Willem van de Velde (Dutch: 1633-1707).

William Van de Velde, the younger, was the son of an artist of the same name, and the two together were the most famous sea-painters of their time. The father was specially commissioned by the East India Company to paint several of their ships. The son was for a time engaged in painting the chief naval battles of the Dutch. In 1675 they were both established in England, living at Greenwich, as painters to King Charles II., who granted each of them a pension of £100 a year; the father "for taking and making draughts of sea-fights"; and the son "for putting the said draughts into colours." The Vandeveldes, thus employed, "produced," says Macaulay, "for the king and his nobles some of the finest sea-pieces in the world." "The palm," says Walpole, "is not less disputed with Raphael for history than with Vandevelde for sea-pieces." But in no branch of art has the English School of this century made more conspicuous advance than in sea-painting, and those who are fresh from reminiscences of Turner or Lee, or, amongst later artists, of Hook and Moore and Brett, will hardly be inclined to agree at this day with such high praise of Vandevelde. "It is not easily understood," says Ruskin, "considering how many there are who love the sea, and look at it, that Vandevelde and such others should be tolerated.
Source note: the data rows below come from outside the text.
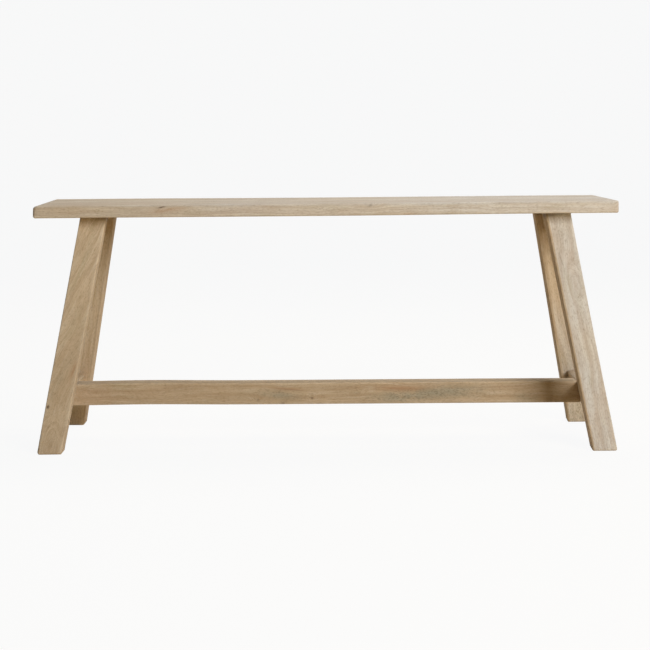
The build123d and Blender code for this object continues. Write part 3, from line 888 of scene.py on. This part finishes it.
# The bench stands on a sweep of white paper: a floor that curves up behind it. Only the camera
# and mirrors see it brighter than it is, so the bench's shadow stays on it, soft and faint.

# In metres: its front edge, where it starts to curve, the curve's radius, its height and its half
# width, and how far it lies below the soles, so that the two surfaces don't coincide
PAPER_FRONT, PAPER_REAR, PAPER_BEND, PAPER_HEIGHT, PAPER_HALF = -6.0, 4.0, 1.6, 4.5, 7.0
PAPER_BELOW = 0.0003

# How much of the white is light of its own, seen by the camera
PAPER_GLOW = 0.94


def seen_directly(tree):
    """1 for a ray from the camera, a mirror or clear glass, and 0 for one that lights things."""
    path = tree.nodes.new("ShaderNodeLightPath").outputs
    larger = {"operation": "MAXIMUM"}
    seen = add(tree, "Math", larger, path["Is Camera Ray"], path["Is Glossy Ray"])
    return add(tree, "Math", larger, seen, path["Is Transmission Ray"])


def white_paper(name):
    """Matt white background paper. To the camera it is mostly an even white light, with some of
    the light and shadow that falls on it."""
    material, tree = empty_material(name)
    fibre = add(tree, "TexNoise", None, Scale=900.0, Detail=2.0,
                Vector=tree.nodes.new("ShaderNodeTexCoord").outputs["Object"])
    colour = add(tree, "Mix", {"data_type": "RGBA"}, Factor_Float=fibre,
                 A_Color=linear("#EFDBB4"), B_Color=linear("#F2DEB7"))
    paper = add(tree, "BsdfDiffuse", None, Color=colour)
    white = add(tree, "Emission", None, Color=(0.985, 0.99, 0.995, 1.0), Strength=1.0)
    seen = add(tree, "Math", {"operation": "MULTIPLY"}, seen_directly(tree), PAPER_GLOW)
    both = add(tree, "MixShader", None, seen, paper, white)
    add(tree, "OutputMaterial", None, Surface=both)
    return material


paper_back = PAPER_REAR + PAPER_BEND
bend = np.linspace(0, np.pi / 2, 17)
profile_y = np.concatenate([[PAPER_FRONT], PAPER_REAR + PAPER_BEND * np.sin(bend), [paper_back]])
profile_z = np.concatenate([[0], PAPER_BEND * (1 - np.cos(bend)), [PAPER_HEIGHT]]) - PAPER_BELOW
sides_x = np.array([-PAPER_HALF, PAPER_HALF])
grid_x, grid_y = np.meshgrid(sides_x, profile_y)
_, grid_z = np.meshgrid(sides_x, profile_z)
here = np.arange(grid_x.size).reshape(grid_x.shape)
faces = np.stack([here[:-1, 0], here[:-1, 1], here[1:, 1], here[1:, 0]], -1)
points = np.stack([grid_x, grid_y, grid_z], -1).reshape(-1, 3)
paper_mesh = bpy.data.meshes.new("paper_sweep")
paper_mesh.from_pydata(points.tolist(), [], faces.tolist())
paper_mesh.shade_smooth()
paper = bpy.data.objects.new("paper_sweep", paper_mesh)
bpy.context.scene.collection.objects.link(paper)
paper_mesh.materials.append(white_paper("white_background_paper"))

# Soft studio light: a large key lamp to the right of the front, a softer one overhead, and an
# even, slightly warm fill from the room.

# Height in metres of the place that the lamps look at
LAMP_AIM = 0.25


def placed(ways, place):
    """The matrix that puts an object at a place in metres, with ways as its three axes."""
    matrix = np.eye(4)
    matrix[:3, :3] = ways
    matrix[:3, 3] = place
    return Matrix(matrix.tolist())


def soft_lamp(name, azimuth, elevation, distance, size, power, colour):
    """A square lamp that looks at the middle of the bench. Azimuth turns from the front towards
    the right, in degrees, and elevation rises from the floor."""
    lamp = bpy.data.lights.new(name, "AREA")
    lamp.shape = "SQUARE"
    lamp.size = size
    lamp.energy = power
    lamp.color = linear(colour)[:3]
    turn, rise = radians(azimuth), radians(elevation)
    back = np.array([sin(turn) * cos(rise), -cos(turn) * cos(rise), sin(rise)])
    right = np.array([cos(turn), sin(turn), 0])
    ways = np.stack([right, np.cross(back, right), back], 1)
    holder = bpy.data.objects.new(name, lamp)
    holder.matrix_world = placed(ways, np.array([0, 0, LAMP_AIM]) + back * distance)
    bpy.context.scene.collection.objects.link(holder)


soft_lamp("key_lamp", azimuth=34, elevation=22, distance=4.2, size=1.65, power=125, colour="#FFFFFF")
soft_lamp("overhead_lamp", azimuth=150, elevation=65, distance=2.6, size=1.5, power=42, colour="#FFFFFF")
world = bpy.data.worlds.new("studio_room")
bpy.context.scene.world = world
world.use_nodes = True
room = world.node_tree
room.nodes.clear()
fill = add(room, "Background", None, Color=linear("#FFE3B8"), Strength=0.02)
white = add(room, "Background", None, Color=linear("#F8F8F8"), Strength=1.0)
either = add(room, "MixShader", None, seen_directly(room), fill, white)
add(room, "OutputWorld", None, Surface=either)

# The camera stands 3.3 m in front of the bench's middle, 0.63 m above the floor, and looks down
# by 7 degrees through a long lens. All of it was worked out from the photograph's edges.

PHOTO_SIDE = 650
FOCAL_PIXELS = 1680.0
SENSOR = 36.0
CAMERA_PLACE = np.array([-5.72, -3297.9, 627.06])
PITCH, YAW, ROLL = 0.12224, 0.00127, -0.00655
ahead = np.array([sin(YAW) * cos(PITCH), cos(YAW) * cos(PITCH), -sin(PITCH)])
right = np.array([cos(YAW), -sin(YAW), 0.0])
above = np.cross(right, ahead)
tilted_right = cos(ROLL) * right + sin(ROLL) * above
tilted_up = cos(ROLL) * above - sin(ROLL) * right
lens = bpy.data.cameras.new("photograph")
lens.lens = FOCAL_PIXELS * SENSOR / PHOTO_SIDE
lens.sensor_width = SENSOR
lens.clip_end = 100.0
camera = bpy.data.objects.new("photograph", lens)
camera.matrix_world = placed(np.stack([tilted_right, tilted_up, -ahead], 1), CAMERA_PLACE * MM)
bpy.context.scene.collection.objects.link(camera)
bpy.context.scene.camera = camera
bpy.context.scene.view_settings.view_transform = "Standard"
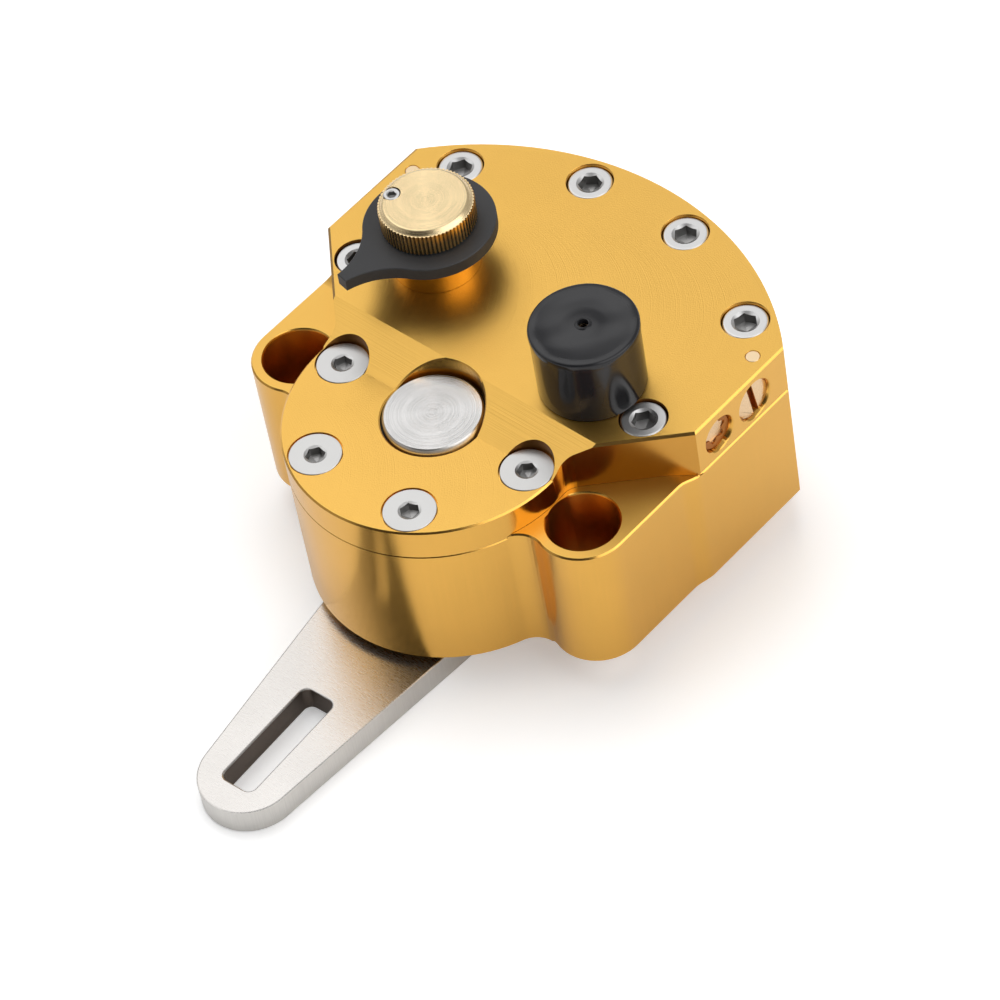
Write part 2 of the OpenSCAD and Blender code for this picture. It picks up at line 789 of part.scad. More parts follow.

Foam appears to me to curdle and cream on the wave sides, and to fly flashing from their crests, and not to be set astride upon them like a peruke; and waves appear to me to fall, and plunge, and toss, and nod, and crash over, and not to curl up like shavings; and water appears to me, when it is grey, to have the grey of stormy air mixed with its own deep, heavy, thunderous, threatening blue, and not the grey of the first coat of cheap paint on a deal floor."